Week 7- Formative Assessment
Title and abstract writing
Investigating factors influencing activity and behaviour patterns in the Western Santa Cruz tortoise, Chelonoidis porteri, using Dirichlet regressions and generalised linear mixed models
Affiliations: James Cook University, Queensland, Australia
Abstract:
Although vital to biodiversity conservation, preserving and restoring important natural areas are unfeasible because of booming global human populations. Instead, land-sharing with wildlife is more practical. Determining how animals balance activity patterns relating to land-use types has important conservation implications. This study helped determine the factors influencing time proportions spent by Western Santa Cruz tortoises, Chelonoidis porteri, on eating, resting and walking in agricultural areas of Santa Cruz. Tortoise behaviour on the Santa Cruz farms, Galapagos, was observed during wet and dry seasons.
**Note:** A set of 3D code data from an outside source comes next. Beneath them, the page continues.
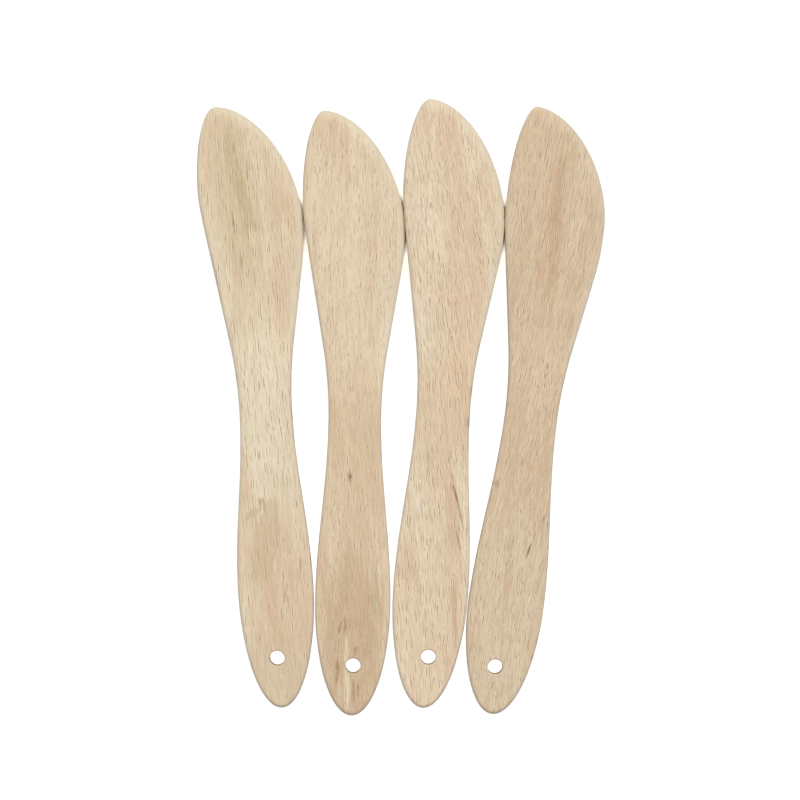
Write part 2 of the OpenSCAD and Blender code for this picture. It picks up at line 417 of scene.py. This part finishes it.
class Bench:
    """The nodes of one material, and short ways to add the ones that wood needs."""

    def __init__(self, name):
        self.material = bpy.data.materials.new(name)
        self.material.use_nodes = True
        self.tree = self.material.node_tree
        self.tree.nodes.clear()

    def node(self, kind, settings=None, inputs=None, out=0):
        """Adds a node, sets its settings first, then its sockets' values or links, and gives one output."""
        node = self.tree.nodes.new(kind)
        for setting, value in (settings or {}).items():
            setattr(node, setting, value)
        for key, value in (inputs or {}).items():
            if isinstance(value, Signal):
                self.tree.links.new(value.socket, node.inputs[key])
            else:
                node.inputs[key].default_value = value
        return None if out is None else Signal(self, node.outputs[out])

    def finished(self, surface):
        """Links the surface to the material's output, and gives the material."""
        self.node("ShaderNodeOutputMaterial", None, {"Surface": surface}, out=None)
        return self.material

    def math(self, operation, *terms):
        return self.node("ShaderNodeMath", {"operation": operation}, dict(enumerate(terms)))

    def vector(self, operation, *terms):
        return self.node("ShaderNodeVectorMath", {"operation": operation}, dict(enumerate(terms)))

    def parts(self, vector):
        """The three numbers of a vector."""
        return [self.node("ShaderNodeSeparateXYZ", None, {0: vector}, out) for out in range(3)]

    def joined(self, x, y, z):
        return self.node("ShaderNodeCombineXYZ", None, {0: x, 1: y, 2: z})

    def mix(self, share, first, second, blend="MIX"):
        """Two colours mixed by a share of the second."""
        settings = {"data_type": "RGBA", "blend_type": blend}
        return self.node("ShaderNodeMix", settings, {0: share, 6: first, 7: second}, out=2)

    def blend(self, share, first, second):
        """Two shaders mixed by a share of the second."""
        return self.node("ShaderNodeMixShader", None, {0: share, 1: first, 2: second})

    def noise(self, place, detail=2.0, roughness=0.5):
        """Soft noise between about 0.3 and 0.7, one wave for each unit of the place."""
        inputs = {"Vector": place, "Scale": 1.0, "Detail": detail, "Roughness": roughness}
        return self.node("ShaderNodeTexNoise", {"noise_dimensions": "3D"}, inputs)


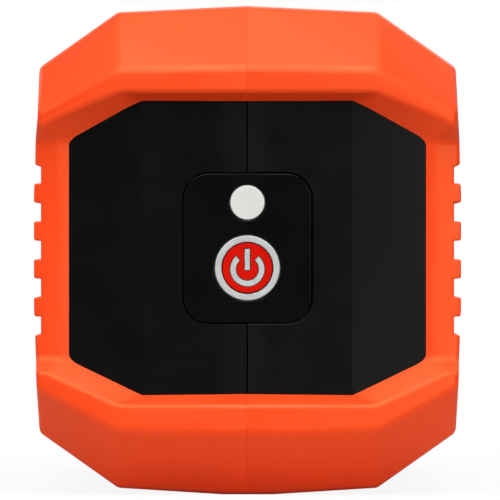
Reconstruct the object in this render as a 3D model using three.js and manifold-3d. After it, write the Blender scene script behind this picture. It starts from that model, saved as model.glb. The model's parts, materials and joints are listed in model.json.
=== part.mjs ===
// Jump starter pack with a rubber armour. Millimetres, +Z up.
// The control panel looks towards -Y, the jump socket and the charging ports towards +Y.
// Everything is drawn about the middle of the section, and the finished pack is lifted
// so that it lies on the flat of its lower bumpers, with the origin under its middle.
// A depth is counted inwards from the foremost line of an end.

import * as THREE from 'three';
import { ConvexGeometry } from 'three/addons/geometries/ConvexGeometry.js';
import { mergeVertices } from 'three/addons/utils/BufferGeometryUtils.js';
import Module from 'manifold-3d';

// ---------------------------------------------------------------- driving dimensions

const LENGTH = 206; // over the ridges of both bumpers
const FIT_GAP = 0.3; // between pieces that touch
const SEAM_GAP = 0.3; // between the two halves
const OVER = 1; // how far a cutter, or a piece that is joined on, runs past a face

// Armour outline: half sizes, and how far in its corners are from them
const HALF_WIDTH = 42.6; // over the ribs
const HALF_HEIGHT = 48.9; // to the peak, and to the flat that the pack lies on
const REST_FLAT = 5; // half width of that flat
const CORNER_IN = 16.7;
const CORNER_DROP = 1.3;
const SHOULDER_IN = 0.95;
const SHOULDER_DROP = 12.4;
const SIDE_IN = 0.35;
const SIDE_Z = 20.5;

// Bumpers
const RIDGE_RAKE = 0.036; // how fast an end falls back from its ridge
const SIDE_RAKE = 0.17; // and beyond its fold
const SLOPE_DEPTH = 12; // where the outer slope reaches the full outline
const BUMPER_DEPTH = 32;
const HEEL_LENGTH = 5;
const HEEL_STEP = 1; // of the heel's end over the case
const FACE_CORNER_DROP = 13; // of the face's upper corner below the peak
const FACE_SIDE_Z = 27.3;

// Recess in each end: a lip that slants in to the window where the case shows
const LIP_DROP = 17.5; // below the peak
const LOWER_LIP_RAISE = 0.5; // how much nearer the middle the lower lip is
const LOWER_WINDOW_RAISE = 0.8; // and the lower edge of the window
const LIP_FALL = 0.466; // of the lip for each millimetre beyond its corner
const WINDOW_DROP = 19.2;
const WINDOW_CORNER_IN = 5; // from the outline's corner
const WINDOW_SIDE_Z = 21.65;
const STRIP_W = 6.7;
const STRIP_OVERLAP = 1.4;
const STRIP_LIP_Z = 24.5;
const STRIP_PROUD = 0.6; // of the side strip over the case beside it
const RECESS_OVERRUN = 1.4; // of the recess past the ribs
const WALLS_OUT = -0.7; // where the walls' cutter starts, before the lip at 0
const WALLS_IN = 1.2; // and ends, past the window at 1

// Side grips
const GRIP_FOOT_Z = 24.5;
const GRIP_OVERLAP = 2.2; // of the grip into the case, where it is cut away
const NOTCH_COUNT = 5;
const NOTCH_PITCH = 7.56;
const NOTCH_DEPTH = 1.4;
const NOTCH_FLOOR = 3;
const NOTCH_MOUTH = 3.8;

// Case
const WALL = 2.5;
const CASE_INSET = 3.6; // of the case's ridge behind the bumper's
const ARMOUR_SIDE_T = 4.4; // of the armour over the case, at the ribs
const ARMOUR_TOP_T = 4.9; // and at the peak
const CASE_CHAMFER_W = 13.7; // of the case's four long corners
const CASE_CHAMFER_H = 10.5;
const CASE_END_COVER = 3.3; // of the window's edge over the case's end
const CASE_END_IN = 1.2;
const CASE_END_SIDE_Z = 24.5;
const CASE_SLOPE_DEPTH = 14;
const CORNER_SPREAD = 0.45; // how far a corner moves along its flat when the case grows by 1
const SLOPE_SPREAD = 0.6; // and the start of the straight part towards the end
const LOCATING_RIB = 1.6;
const LOCATING_RIB_HEIGHT = 2;

// Case screws, driven in from the right
const SCREW_FRONT_DEPTH = 45; // from each end to the nearest screws
const SCREW_REAR_DEPTH = 61;
const SCREW_BOSS_R = 3.2;
const SCREW_BOSS_ROOT = 0.5;
const SCREW_WELL_R = 3.3;
const SCREW_WELL_WALL = 1.3;
const SCREW_SEAT_X = 22.5;
const SCREW_HEAD_R = 2.8;
const SCREW_HEAD_H = 2;
const SCREW_SHANK_R = 1.4;
const SCREW_REACH = 14; // past the seam
const SCREW_FLOOR = 2;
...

The duration and type of tortoise behaviour were recorded. Habitat characteristics, including percent cover, density and mean height of vegetation, were noted for each land-use type. Carapace length and width were measured for each observed tortoise, and thermal images of the animals and surrounding habitats were captured. The time proportions spent for eating, walking and resting, and behavioural categories relating to vegetation characteristics, were analysed using Dirichlet regressions and generalised linear mixed models, respectively, using R. Eating and resting durations were greatly affected by land-use type and temperature. Vegetation characteristics also affected tortoise activity patterns. Eating probability positively correlated with vegetation cover, but also depended on vegetation density. The tortoises spent significantly longer resting on abandoned land than on livestock and touristic land. Vegetation height and density influenced walking probability. Land-use type and vegetation characteristics strongly influenced tortoise behaviour patterns. The differences in activity patterns indicated preferences for activities reducing energetic costs to the tortoises. Understanding how land-use types affect activity patterns can inform conservation management actions.